We accept the possibility that, on its proper construction, clause 16.1, which provides that, "no party is liable for any failure to perform or delay in performing its obligations under this agreement if that failure or delay is due to anything beyond that party's reasonable control" does not operate in the manner which his Honour thought it did. But this error would not undermine the basis for the grant of the injunctions. The fact is that it was not the making of the agreement that imposed the obligation on Patrick operators to pay PCS the sum of $10 million approximately. That obligation was assumed by Patrick operators on 14 April 1998. By that time the applicants had commenced this proceeding and had on foot a motion for the grant of injunctive relief. The hearing of the application for the grant of interlocutory relief had been set down to commence on 15 April 1998. In that circumstance the obligation or potential obligation to pay $10 million approximately was simply an irrelevant consideration so far as the grant of interlocutory relief was concerned.
Continuing Business
One obvious effect of the orders made is that the Patrick operators will be required to take their labour from the Patrick employers. Thus, in a practical sense, the injunctions require the specific enforcement of the Labour Supply agreements.
It is well settled that specific performance of a contract for personal services will generally not be granted: JC Williamson Ltd v Lukey (1931) 45 CLR 282; Co-Operative Insurance Society Ltd v Argyll Stores (Holdings) Ltd [1996] 3 WLR 27.
Here the relevant order is one by which the Patrick operators are restrained from giving effect to the purported termination of the Labour Supply agreements. As was pointed out by Yeldham J in Sanderson Motors (Sales) Pty Ltd v Yorkstar Motors Pty Ltd [1983] 1 NSWLR 513, such an order might be made notwithstanding the fact that a court might not order specific performance of the agreement whose termination is to be restrained. The rights and obligations of the parties to the Labour Supply agreements are not being supervised by the Court. They are regulated by the terms and conditions of the Labour Supply agreements themselves.
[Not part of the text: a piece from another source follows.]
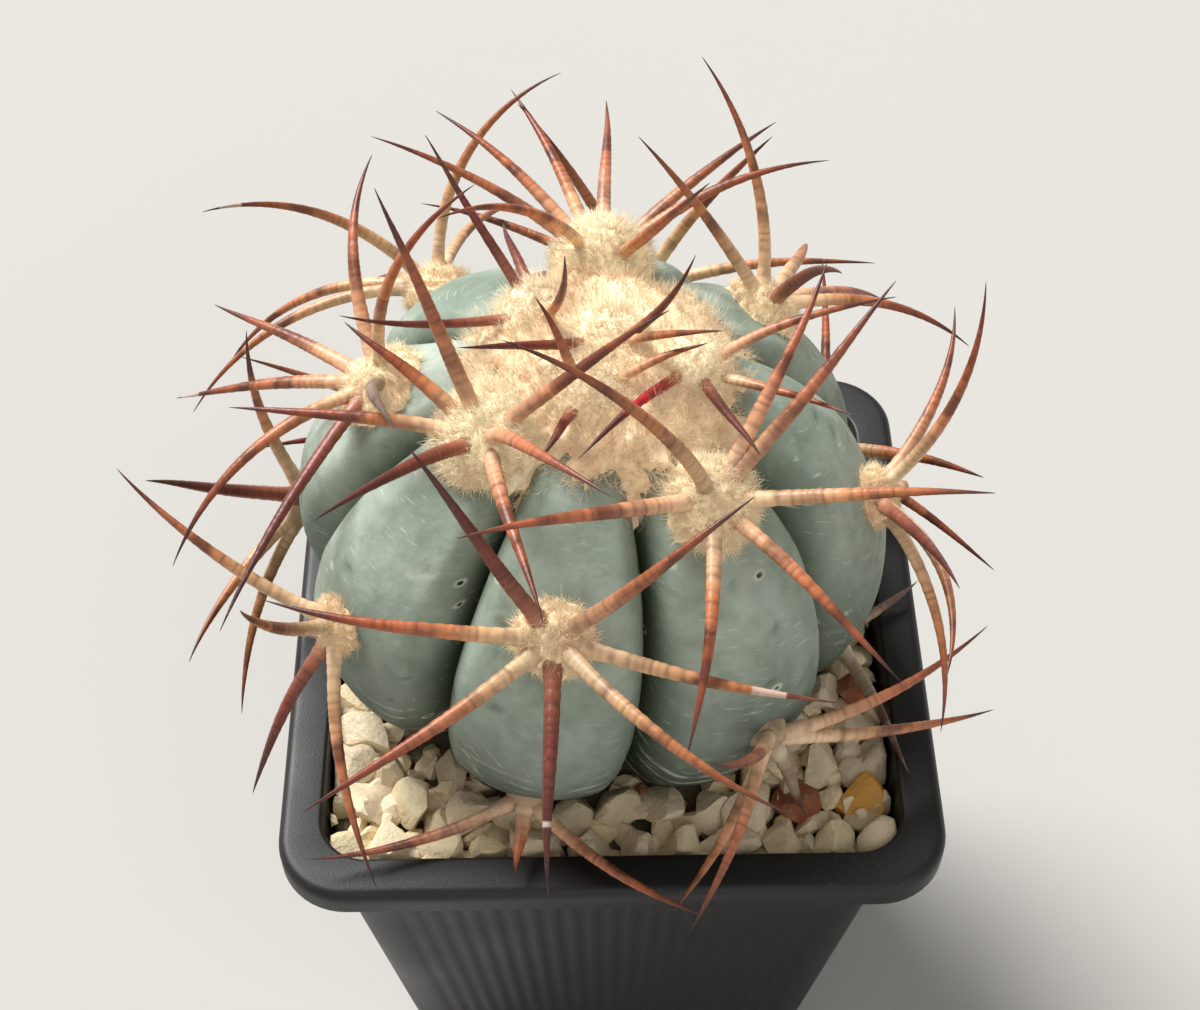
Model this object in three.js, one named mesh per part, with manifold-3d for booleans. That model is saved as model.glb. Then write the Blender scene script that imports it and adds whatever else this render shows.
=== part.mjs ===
// A potted eagle claw cactus: a squat stem with eight broad ribs, woolly areoles
// and ringed, claw-like spines, rooted in a square black plastic pot under gravel.
// Millimetres, +Z up. The origin is the middle of the pot's underside, and the
// plant's front, the side with the lowest crown, faces -Y.

import * as THREE from 'three';
import Module from 'manifold-3d';
import { mergeVertices } from 'three/addons/utils/BufferGeometryUtils.js';

// Driving dimensions

const potHeight = 86;
const rimHalf = 45;            // half the width over the rim
const rimCorner = 9.5;         // radius of the rim's outer corners
const rimDrop = 4.5;           // height of the turned-down lip
const rimRound = 1.4;          // rounding of the lip's upper edge
const wall = 1.3;
const mouthHalf = 39.2;        // half the width of the opening
const mouthCorner = 6.2;
const footHalf = 31.5;         // half the width at the underside
const footCorner = 8;
const footRound = 1;           // bevel round the underside
const lipDraft = 0.2;          // slope of the lip's inner face
const mouthRound = 0.6;        // bevel round the opening
const floorThickness = 1.8;
const drainRadius = 4;
const drainOffset = 17;

const clearance = 0.3;         // gap between pieces that touch
const soilTop = potHeight - 10;
const gravelBed = potHeight - 4.8;
const pebbleLevel = potHeight - 3.4;
const pebbleTop = potHeight - 0.7;
const pebbleRows = 12;
const pebbleColumns = 11;
const pebbleEdge = mouthHalf - 2.8;
const pebbleToStem = 1.6;      // least height of a pebble's middle over the stem

const stemX = -2.5;            // the plant stands a little behind the pot's middle
const stemY = 3;
const stemGirth = 41;          // radius over the ridges at the widest level
const girthLevel = potHeight + 17.8;
const crownRise = 34.5;        // from the widest level up to the growing point
const baseDrop = 31;           // from the widest level down to the root neck
const rootDepth = 50;
const ribs = 8;
const creaseDepth = 0.31;      // share of the radius that a crease cuts in
const creaseReach = 0.97;      // 1 would end the crease in a cusp
const ribFullness = 2.4;       // a larger power makes flatter ribs
const creaseDip = 0.35;        // share of the crease that also lowers the surface
const crownFade = 38;          // degrees over which the creases fade at the crown
const baseFade = 45;           // and at the foot
const creaseFoot = -75;        // degrees, the height where the creases have gone
const ribTwist = 0.1;          // turn of a ridge for each degree that it descends

// The areoles follow one spiral, from the growing point out. Number 5 is the
// one at the front left edge of the crown, and the rest are placed from it.
const areoleCount = 20;
const referenceAreole = 5;
const referenceAzimuth = -50;  // degrees from the front, towards +X
const referenceHeight = 66;    // degrees up the stem's profile
const divergence = 135;        // three ribs on for each areole
const descent = 5.4;           // degrees down from one areole to the next
const descentGrowth = 0.13;    // and how that grows with age
const lowestHeight = -30;      // the oldest areoles lie at the gravel
const lastCrownAreole = 7;     // the wool of areoles 1 to 7 runs into the crown's
const lastWoollyAreole = 13;   // the older ones have shed theirs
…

Moreover, having regard to the provisions of the Workplace Relations Act 1996 it should not be assumed that the principles expressed in cases such as JC Williamson, supra, and Argyll , supra, have application to contracts of employment regulated by that Act. For example, the Act contemplates the reinstatement of a wrongfully dismissed employee. When the legislation contemplates relief of that type then there is no reason why interlocutory relief which may have the same practical effect should not be available to an employee whose rights have been arguably unlawfully infringed.
Quite apart from our own views on this aspect of the case, it is clear that North J gave detailed consideration to this very question. He pointed out, quite correctly in our opinion, that if any difficulty arises from the operation of the injunction the party affected can return to the Court to apply for a variation of the injunction. We do not apprehend any error in his Honour's approach to the problem. Moreover, we are firmly of the view that if the parties behave in a fashion which accords with common sense and displays some element of good will then there should be no difficulty with the practical operations of the Labour Supply agreements. If we are wrong in this belief then the Court is well able to remedy any problem at short notice.
Clause 2.2
The orders made by North J will mean that the Patrick operators will not be able to employ non-union labour. One provision of each of the Labour Supply agreements, which the Court ordered should not be treated as terminated, is that each agreement does not contain an exclusive right for the relevant Patrick employer to supply labour to the Patrick operators. This was said to be an impermissible inconsistency.
The use of an interlocutory injunction is for the purpose of maintaining the status quo or establishing or maintaining a state of affairs which is, on the balance of convenience, appropriate to be maintained until trial: see Slater Walker Superannuation Pty Ltd v Great Boulder Gold Mines Pty Ltd [1979] VR 107 at 110. In this case, North J considered that the appropriate state of affairs to be maintained was that which had existed for many years, namely that the Patrick operators employed as their labour force members of the Maritime Union of Australia. The fact that this state of affairs is inconsistent with cl 2.2 of each of the Labour Supply agreements is beside the point. The terms and provisions of those agreements cannot dictate to the Court what is the appropriate state of affairs that is to be maintained pending trial.
The true question to be considered is whether his Honour erred in holding that the Patrick operators should be prevented from making use of non-union labour. In view of the volatile circumstances that could result if the Patrick operators were free to engage non-union labour and thereby subvert the effect of the Labour Supply agreements which his Honour believed ought to remain in force, no error of principle in his Honour's reasons is disclosed.
Personal relationships
One of the matters that has weighed most heavily with us in relation to balance of convenience concerns personal relationships. There is no doubt the actions taken by parties to this proceeding, and their supporters, has polarised public opinion; not least on the waterfront itself. Incidents have occurred, on both sides of the dispute, that reflect little credit on those involved. They have engendered hostility and, in some cases, justifiable fear. We treat these matters seriously but like North J we do not think the personal relations problems that will undoubtedly exist during the changeover and settling period ought to deter the Court from making whatever orders are otherwise appropriate. Threats made in anger, however vile, are usually just that; they subside when the cause of the anger is removed. Vendetta is not the Australian way. All parties will need to exercise restraint in adjusting to the changed arrangements required by North J's orders; provided there is proper leadership we are confident they will.